Grouse and plover do not survive on southern Heathland, despite the fact that they are both heather dominated, nor to they survive in caledonian pine forests - breaking up the "heather monoculture" could very easily endanger these species, is that an increase in diversity or a reduction? you have not quantified the scale, nor have you quantified the risk inherent in changing the status quo. Nor have you quantified the increased risk of wildfire found in longer heather growths, even higher in heather and scrub (and, indeed the severity of the burn and recovery time in heather and scrub!)
Finally TJ - You still have not tackled the red squirrel and Broadleaves dilemma - if in an attempt to increase "diversity" in a location you introduce a common species that threatens the survival of an endangered species, then your original effort is counter productive.
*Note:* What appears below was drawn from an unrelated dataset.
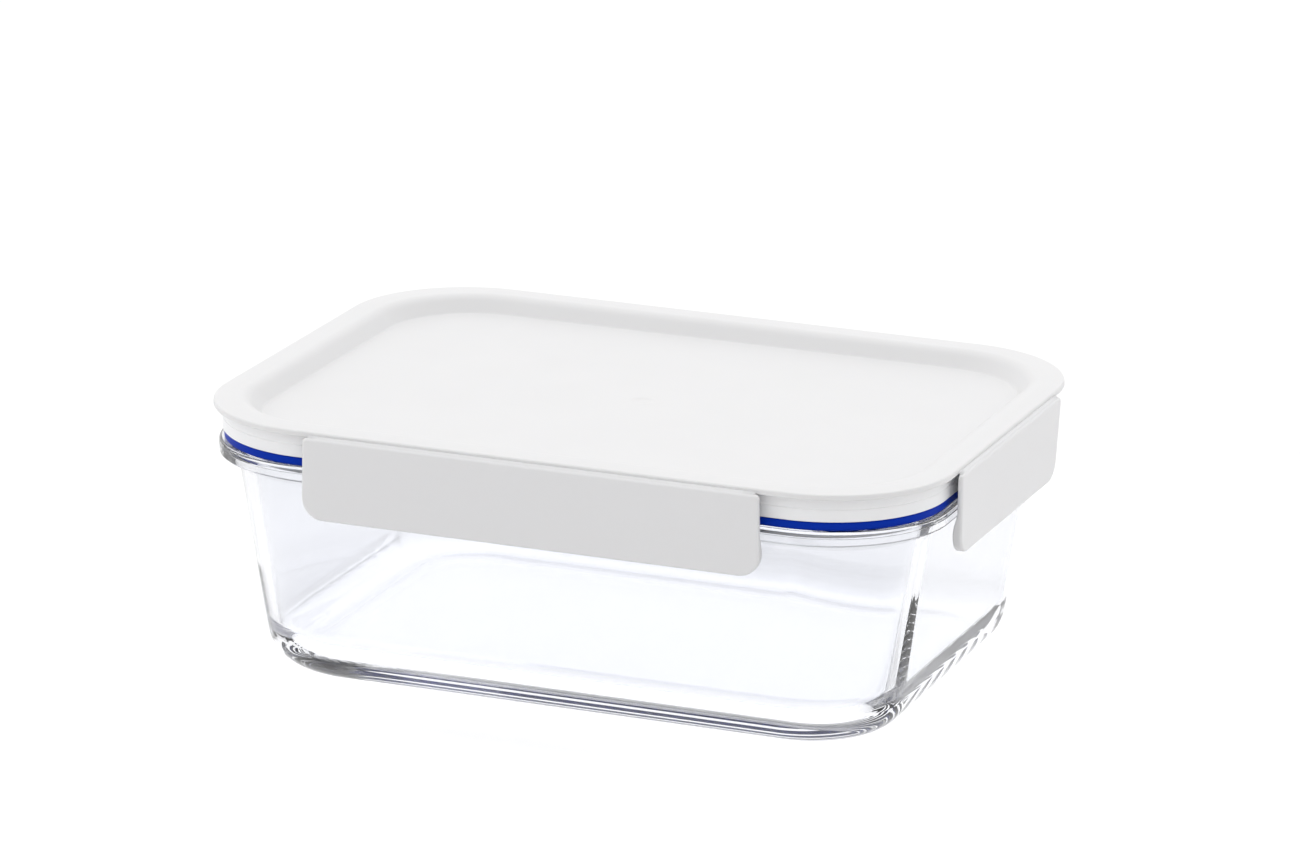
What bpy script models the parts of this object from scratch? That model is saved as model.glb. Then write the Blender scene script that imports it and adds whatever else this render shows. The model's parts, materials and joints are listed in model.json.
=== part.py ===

True dilemma by the way, in the early nineties at Kielder we were being sent out to plant thousands of Oak trees in the watercourses (as studies showed they support the highest diversity of species, unlike the monoculture conifer planations)... a few years later they were cutting them all down again! - the law of unintended consequences strikes again
This isn't gamekeeper propaganda - red grouse and golden plover are (internationally) endangered species - I suggest you go and read
"The effect of management for red grouse shooting on the population density of breeding birds on heather-dominated moorland - A. P. THARME et al"
Zulu - its you that don't get it. Still its nothing new
The simple point I was making as proved by the Langholm study is that if you manage moorland with the intent of increasing biodiversity you can and this produces greater biodiversity than managing it soley for shooting
if you manage moorland with the intent of increasing biodiversity you can and this produces greater biodiversity than managing it soley for shooting
But, and its a big, huge capital BUT - in the process of doing so you decrease its value for internationally endangered characteristic moorland non game species
golden plover, curlew, and lapwing populations are lower on moors managed in the way you propose - all of these species have recently declined in geographic range in Britain!
This is a prime example of the Red Squirrel dilemma and you still have not tackled it!
Did you work for him at Lancaster, or just collaborating with him?
The lady who owned the hay meadows i did my PhD on was his PhD supervisor or something, then a few years later we collaborated on some work, for a bit just before I jacked it in and became a teacher.
The simple point I was making as proved by the Langholm study is that if you manage moorland with the intent of increasing biodiversity you can and this produces greater biodiversity than managing it soley for shooting
which is very true, but managing it for just grouse is much much and many orders of magnitude better than modern agricultural use.
Curlew and Lapwing are inbye grassland breeders rather than heather moor though. Plover granted are a species that benefits from a managed heater moorland. But, and it's a big but, where does that leave the Hen Harrier you mentioned originally? How is that doing on moorland managed for shooting?
Curlew and Lapwing are inbye grassland breeders
suitable inbye grassland for lapwing and curlew are about as rare as hens teeth these days, they do much better in rough grazing.